Tout comme la première vague de Covid-19, le retour du virus à Maurice est symptomatique du mal profond qui ronge l’humanité depuis des décennies, et même des siècles, car résultant de notre soif insatiable d’un développement tous azimuts de nos civilisations. Avec pour seul mot d’ordre : « Toujours plus ! » Ce mal, c’est notre système économique. Un système axé sur l’exploitation des biens et des personnes et qui, au final, nous aura non seulement conduits à « voler » à la Terre tout ce qu’elle avait de plus précieux à nous offrir, comme sa biodiversité, mais aussi, en exploitant les ressources fossiles, à ouvrir une boîte de Pandore que nous ne pourrons jamais refermer sans avoir à en subir les contrecoups.
La Covid, répétons-le, est l’un des fruits de ce système. Si le virus s’est transmis à l’homme, c’est bien parce que nous avons forcé la faune sauvage, par la destruction des forêts et le bétonnage, à se rapprocher de nous. Et s’il a gagné la terre entière en un laps de temps aussi court, c’est parce que nous lui avons permis de le faire en lui offrant un passeport international à bord de nos avions, de nos paquebots, de nos cargos… Pourtant, malgré cette évidence, personne, à commencer par ceux gentiment calfeutrés dans leur bureau aux plus hautes sphères des États, ne semble réellement en prendre la mesure. Notre seul souci, aujourd’hui, est de se débarrasser de ce dangereux passager clandestin pour pouvoir, une fois fait, « relancer la machine », ce même système qui, aujourd’hui, aura mis la planète à genoux et qui, demain, par l’entremise du réchauffement climatique, finira de l’achever.
Et quel meilleur exemple d’ailleurs que celui qui nous concerne directement, en l’occurrence notre propre expérience et la gestion de la pandémie sur le plan local. Comment en effet interpréter cette résurgence de la pandémie ? Si le virus, dont les autorités rappellent constamment qu’il « ne marche pas », est parmi nous, c’est bien parce qu’il a profité du système, à savoir dans le cas présent de la réouverture, même partielle, de nos frontières. Certes, notre pays, qui ne s’est jamais réellement engagé dans un programme de résilience alimentaire et énergétique, ne pouvait interdire l’approvisionnement du pays dans ses besoins de base, mais que dire des touristes et autres VIP ? Était-il nécessaire de les recevoir à nouveau en octobre dernier, soit à une époque où la promesse de l’arrivée imminente de vaccins se faisait déjà persistante ? Si ce n’était pour des raisons purement économiques, il est clair que les frontières seraient restées fermées.

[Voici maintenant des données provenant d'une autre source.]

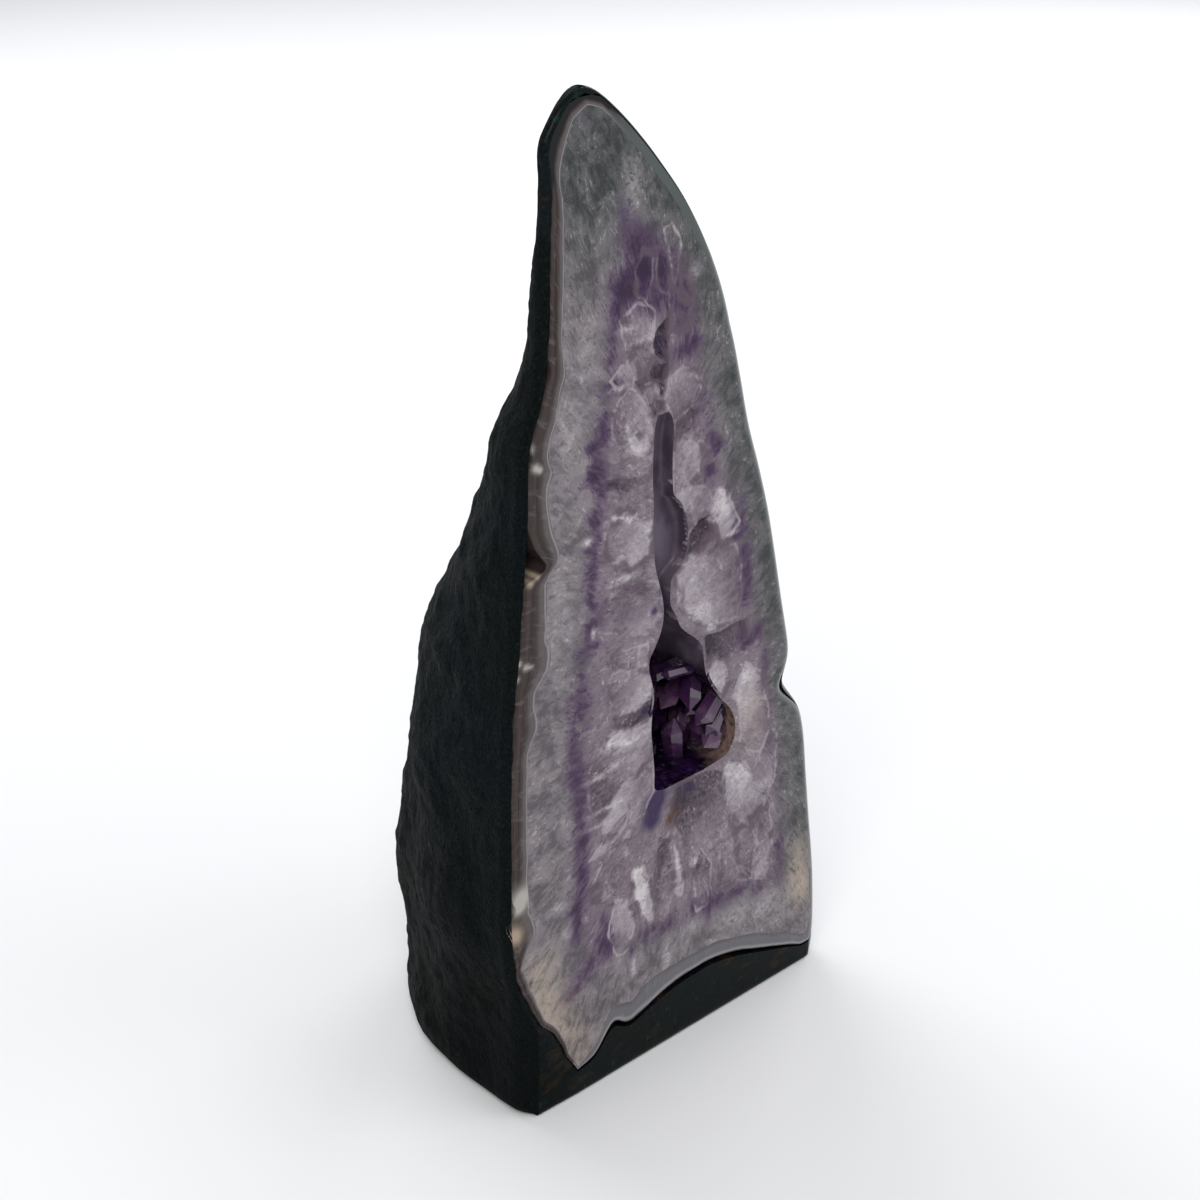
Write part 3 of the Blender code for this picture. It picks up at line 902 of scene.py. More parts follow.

D’autres décisions, plus anecdotiques, mais plus récentes, amènent des conclusions similaires. Comment en effet interpréter l’interdiction d’opérer pour les dentistes du privé, alors que les urgences dentaires du service public – a priori bien plus perméables au virus – restent ouvertes, et que, dans le même temps, les autorités dispersent les WAP aux quatre vents, y compris à des services bien moins essentiels, comme les magasins de vêtements et de parfums ? N’est-ce pas là une preuve de plus que l’économie prend assurément le pas sur les questions d’ordre purement sanitaire ? Et nous pourrions continuer longtemps, tant les exemples sont légion.

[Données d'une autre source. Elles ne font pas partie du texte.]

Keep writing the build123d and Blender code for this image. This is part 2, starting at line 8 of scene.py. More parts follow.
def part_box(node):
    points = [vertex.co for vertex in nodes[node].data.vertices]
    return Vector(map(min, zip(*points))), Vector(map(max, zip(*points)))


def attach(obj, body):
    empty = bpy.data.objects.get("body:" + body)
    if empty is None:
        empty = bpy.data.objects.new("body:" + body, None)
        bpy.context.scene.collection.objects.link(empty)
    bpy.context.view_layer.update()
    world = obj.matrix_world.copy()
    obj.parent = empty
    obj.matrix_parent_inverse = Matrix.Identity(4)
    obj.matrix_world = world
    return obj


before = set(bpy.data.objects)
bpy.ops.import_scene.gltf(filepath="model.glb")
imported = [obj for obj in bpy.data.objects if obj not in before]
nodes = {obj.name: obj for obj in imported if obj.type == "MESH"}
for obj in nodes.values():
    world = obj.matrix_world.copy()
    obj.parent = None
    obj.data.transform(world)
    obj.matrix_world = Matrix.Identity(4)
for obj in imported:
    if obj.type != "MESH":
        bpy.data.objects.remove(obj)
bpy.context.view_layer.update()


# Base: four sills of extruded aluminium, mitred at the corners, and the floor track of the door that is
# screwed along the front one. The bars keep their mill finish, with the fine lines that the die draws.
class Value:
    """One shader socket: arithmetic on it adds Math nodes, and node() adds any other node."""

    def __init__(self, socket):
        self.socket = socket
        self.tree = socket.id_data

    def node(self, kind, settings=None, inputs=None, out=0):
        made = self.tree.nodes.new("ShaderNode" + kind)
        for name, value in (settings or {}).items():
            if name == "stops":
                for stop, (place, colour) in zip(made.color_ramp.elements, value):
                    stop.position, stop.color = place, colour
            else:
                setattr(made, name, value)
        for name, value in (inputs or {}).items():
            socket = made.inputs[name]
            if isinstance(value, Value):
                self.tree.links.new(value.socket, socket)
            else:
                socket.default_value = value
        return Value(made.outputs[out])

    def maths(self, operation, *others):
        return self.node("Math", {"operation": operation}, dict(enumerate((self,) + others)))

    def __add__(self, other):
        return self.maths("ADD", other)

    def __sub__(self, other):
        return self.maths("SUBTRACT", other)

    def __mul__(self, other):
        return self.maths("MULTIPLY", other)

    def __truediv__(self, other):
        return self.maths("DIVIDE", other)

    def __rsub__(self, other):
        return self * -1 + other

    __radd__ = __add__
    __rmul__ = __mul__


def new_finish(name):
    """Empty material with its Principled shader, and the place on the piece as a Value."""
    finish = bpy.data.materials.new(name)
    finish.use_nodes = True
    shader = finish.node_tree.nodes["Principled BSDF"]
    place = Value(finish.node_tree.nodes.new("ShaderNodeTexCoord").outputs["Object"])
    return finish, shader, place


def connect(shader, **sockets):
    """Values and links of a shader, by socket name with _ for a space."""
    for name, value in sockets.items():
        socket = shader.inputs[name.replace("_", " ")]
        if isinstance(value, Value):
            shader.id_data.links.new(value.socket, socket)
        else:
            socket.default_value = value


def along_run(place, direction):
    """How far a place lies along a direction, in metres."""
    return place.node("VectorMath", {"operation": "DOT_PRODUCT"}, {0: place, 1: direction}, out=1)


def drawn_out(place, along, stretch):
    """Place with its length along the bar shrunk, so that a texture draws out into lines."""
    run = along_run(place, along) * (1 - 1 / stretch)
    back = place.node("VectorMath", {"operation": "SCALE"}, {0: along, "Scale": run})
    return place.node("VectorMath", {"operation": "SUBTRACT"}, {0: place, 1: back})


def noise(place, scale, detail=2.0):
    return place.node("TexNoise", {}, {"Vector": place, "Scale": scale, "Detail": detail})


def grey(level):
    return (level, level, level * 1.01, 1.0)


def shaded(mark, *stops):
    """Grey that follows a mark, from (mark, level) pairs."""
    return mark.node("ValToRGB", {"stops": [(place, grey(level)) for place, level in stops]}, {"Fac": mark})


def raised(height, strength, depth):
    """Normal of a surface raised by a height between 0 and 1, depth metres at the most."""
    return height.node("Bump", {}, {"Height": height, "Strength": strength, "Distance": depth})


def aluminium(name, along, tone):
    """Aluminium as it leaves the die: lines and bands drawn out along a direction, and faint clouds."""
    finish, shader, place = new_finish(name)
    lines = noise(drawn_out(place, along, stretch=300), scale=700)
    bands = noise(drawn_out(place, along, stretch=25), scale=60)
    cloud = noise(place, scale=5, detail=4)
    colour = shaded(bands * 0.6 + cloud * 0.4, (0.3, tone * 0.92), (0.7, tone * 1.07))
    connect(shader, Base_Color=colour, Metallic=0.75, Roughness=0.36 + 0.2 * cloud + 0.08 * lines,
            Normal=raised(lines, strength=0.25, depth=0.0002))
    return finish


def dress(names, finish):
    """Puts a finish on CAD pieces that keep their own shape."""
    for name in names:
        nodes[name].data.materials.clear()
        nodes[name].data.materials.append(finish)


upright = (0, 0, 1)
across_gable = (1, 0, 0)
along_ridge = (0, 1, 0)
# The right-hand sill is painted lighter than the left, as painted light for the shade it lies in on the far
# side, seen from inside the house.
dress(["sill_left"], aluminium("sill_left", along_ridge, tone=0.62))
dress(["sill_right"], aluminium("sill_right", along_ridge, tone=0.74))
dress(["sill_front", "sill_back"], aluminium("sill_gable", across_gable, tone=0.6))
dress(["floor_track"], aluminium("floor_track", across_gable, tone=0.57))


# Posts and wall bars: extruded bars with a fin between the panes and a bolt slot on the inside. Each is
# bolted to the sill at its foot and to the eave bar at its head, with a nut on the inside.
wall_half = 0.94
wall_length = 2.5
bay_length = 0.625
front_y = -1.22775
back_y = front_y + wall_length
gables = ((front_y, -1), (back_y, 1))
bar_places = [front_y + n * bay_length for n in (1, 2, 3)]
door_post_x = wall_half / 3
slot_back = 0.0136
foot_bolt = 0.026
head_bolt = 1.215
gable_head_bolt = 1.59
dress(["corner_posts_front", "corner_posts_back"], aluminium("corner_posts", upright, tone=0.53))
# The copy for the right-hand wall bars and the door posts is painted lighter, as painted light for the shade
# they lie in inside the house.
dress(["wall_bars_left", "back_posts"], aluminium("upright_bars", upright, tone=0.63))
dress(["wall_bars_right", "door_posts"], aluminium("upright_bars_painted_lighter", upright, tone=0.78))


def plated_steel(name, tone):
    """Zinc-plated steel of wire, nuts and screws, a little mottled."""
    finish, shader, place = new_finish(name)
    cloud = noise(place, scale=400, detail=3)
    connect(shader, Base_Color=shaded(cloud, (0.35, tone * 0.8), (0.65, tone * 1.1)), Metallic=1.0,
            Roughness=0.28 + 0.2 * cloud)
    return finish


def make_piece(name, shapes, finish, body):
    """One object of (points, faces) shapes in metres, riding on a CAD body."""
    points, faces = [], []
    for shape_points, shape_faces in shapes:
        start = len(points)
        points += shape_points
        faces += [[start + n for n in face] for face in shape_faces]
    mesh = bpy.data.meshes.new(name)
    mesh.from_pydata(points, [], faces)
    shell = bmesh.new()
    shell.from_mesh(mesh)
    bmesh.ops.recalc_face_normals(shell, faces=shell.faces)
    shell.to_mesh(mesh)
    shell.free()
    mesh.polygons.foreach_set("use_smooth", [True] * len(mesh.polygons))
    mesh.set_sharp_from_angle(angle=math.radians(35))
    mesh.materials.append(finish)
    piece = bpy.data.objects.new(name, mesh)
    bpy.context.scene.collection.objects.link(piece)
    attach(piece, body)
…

Le problème, une fois encore, tient à notre système. Si les autorités sont à blâmer dans la conjoncture, il est fort à parier que d’autres, à leur place, auraient pris des décisions quasi similaires. Et ce, pour une raison simple comme bonjour : ce système a beau être vicié, nous ne connaissons que lui ! Aussi, quelle que soit la couleur qu’aurait pu prendre un autre gouvernement, il est certain qu’il n’aurait pas engagé, plus que l’actuel, ne serait-ce que l’ébauche d’une réflexion sur la question de notre autonomie alimentaire et énergétique. Avec pour conséquences toujours plus de béton et moins d’espaces verts et cultivables, et probablement pas plus d’engagements climatiques. Le plus navrant, c’est que Maurice, de par sa position géographique, aurait pu (et pourrait toujours) être un modèle de résilience. À croire que nous sommes résolument condamnés à rester dans nos actions aussi minuscules que l’est notre place au sein du monde.